Honored graduates
25 years ago — 1993
Almost 90,000 people passed through Tom Lee Park Thursday through Saturday for this year’s new, improved Memphis in May World Championship Barbecue Cooking Contest. Unofficial attendance was 88,791, Memphis in May executive director Cynthia Ham said Sunday. No one was sure, but organizers thought the figure represented a record since the event began charging admission in 1988. Last year’s crowd was about 75,000.
50 years ago — 1968
WASHINGTON — Supreme Court Justice Abe Fortas Thursday condemned some of the activities of protesting students at Columbia University as “totally inexcusable” from the point of view of even primitive morality.” He denounced their barring other students from classes, occupying buildings and rifling the desks and files of university officials. “The advocacy of civil rights does not require or justify the abandonment of all decency,” Fortas said in a rare interview.
75 years ago — 1943
Allied Headquarters, North Africa — Allied air forces destroyed 17 more Axis planes — bringing the total to 283 in four days — in their relentless onslaught against Italian airfields, according to a communique from Gen. Dwight D. Eisenhower. He said the Axis lost 2,200 planes in the recently completed Tunisian campaign.
100 years ago — 1918
Memphis shouted herself hoarse Tuesday when 598 of her sons departed for Army training at Fort Thomas, Ky. It was the most tumultuous send-off the city has given any of her departing soldiers since the old First Tennessee was ordered to the Mexican border.

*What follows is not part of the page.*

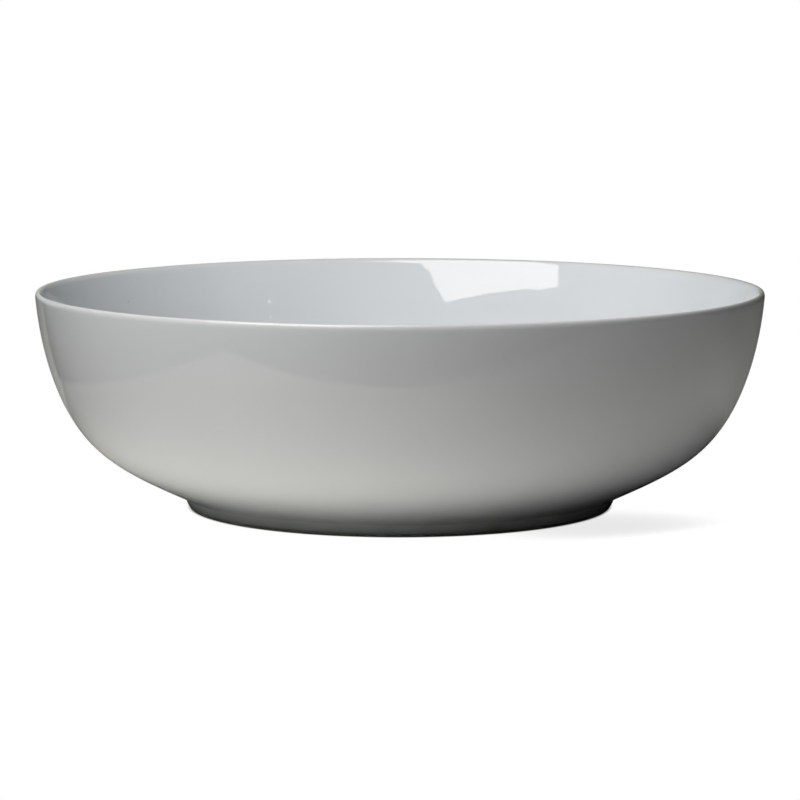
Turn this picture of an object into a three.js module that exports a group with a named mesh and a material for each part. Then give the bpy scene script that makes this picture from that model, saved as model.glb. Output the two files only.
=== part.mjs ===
// A round porcelain serving bowl on a turned foot ring, glazed all over but for the edge that it stands on.
// Millimetres, +Z up. The origin is the centre of the circle that the foot rests on.
import * as THREE from "three";

// Overall sizes, over the glaze
const rimRadius = 146;
const bowlHeight = 87.7;

// Glaze: one even coat, wiped off the foot up to a line just above the table
const glazeThickness = 0.3;
const wipedHeight = 1.2;

// Foot ring: a turned ring whose sides draw in towards the table, with rounded edges
const footTopRadius = 87;
const footHeight = 5.2;
const footWidth = 6.5;
const footOuterDraft = 2.2;
const footInnerDraft = 1.6;
const footEdgeRound = 0.8;

// Outer wall: it leaves the foot as a low flare, bends at the shoulder and rises to a nearly upright rim
const flareAngle = THREE.MathUtils.degToRad(25);
const flareReach = 37;
const shoulderInset = 19;
const shoulderRise = 19.1;
const rimLean = THREE.MathUtils.degToRad(5.1);
const rimReach = 39;

// Lip: the rounded crown of the wall
const lipThickness = 3.2;
const lipCrown = 2.3;

// Inside: an even wall that thins over its last stretch below the lip, and a shallow dish for a floor
const wallThickness = 5.8;
const lipTaper = 0.15;
const heelStart = 0.12;
const floorThickness = 5;
const floorReach = 52;
const heelReach = 13;

// Facets
const turnSteps = 64;
const wallSteps = 10;
const lipSteps = 6;
const floorSteps = 4;
const edgeSteps = 3;

const porcelain = new THREE.MeshStandardMaterial({ color: 0xe6e3dc, roughness: 0.85, metalness: 0 });
const glaze = new THREE.MeshStandardMaterial({ color: 0xd9dcdc, roughness: 0.12, metalness: 0 });

const point = (radius, height) => new THREE.Vector2(radius, height);

// A step along a direction given by its slope angle above the horizontal
const along = (start, angle, length) =>
  point(start.x + length * Math.cos(angle), start.y + length * Math.sin(angle));

// The lip's crown is half an ellipse that leans with the wall. Its centre puts the glazed top and
// the glazed outer edge exactly at the overall height and radius.
function lipEllipse() {
  const half = lipThickness / 2;
  const reachOut = Math.hypot(half * Math.cos(rimLean), lipCrown * Math.sin(rimLean));
  const reachUp = Math.hypot(half * Math.sin(rimLean), lipCrown * Math.cos(rimLean));
  const radius = rimRadius - glazeThickness - reachOut;
  const height = bowlHeight - glazeThickness - reachUp;
  return new THREE.EllipseCurve(radius, height, half, lipCrown, 0, Math.PI, false, -rimLean);
}

// A curve that is pulled towards any number of corners and ends on the first and the last of them.
// A point of it is found by repeated interpolation between neighbouring corners.
class PulledCurve extends THREE.Curve {
  constructor(...corners) {
    super();
    this.corners = corners;
  }

  getPoint(t) {
    let points = this.corners;
    while (points.length > 1) {
      const starts = points;
      points = starts.slice(1).map((end, i) => starts[i].clone().lerp(end, t));
    }
    return points[0];
  }
}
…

The crowd stretched in double lines on Main Street from Adams to Calhoun and the cheering was deafening as the boys marched by in step with the stirring music played by a band. Wives, mothers and sisters wept brokenly as the train pulled out of Union Depot.
125 years ago — 1893
NEW ORLEANS — The solemn transfer of the remains of Jefferson Davis, late president of the Confederacy, from their temporary resting place in New Orleans to their permanent spot in Richmond, Va., will present a spectacle unprecedented in this country. A special train, draped in black from the engine to the caboose and covered with floral offerings will make the journey next Thursday. Mr. Davis died in 1889.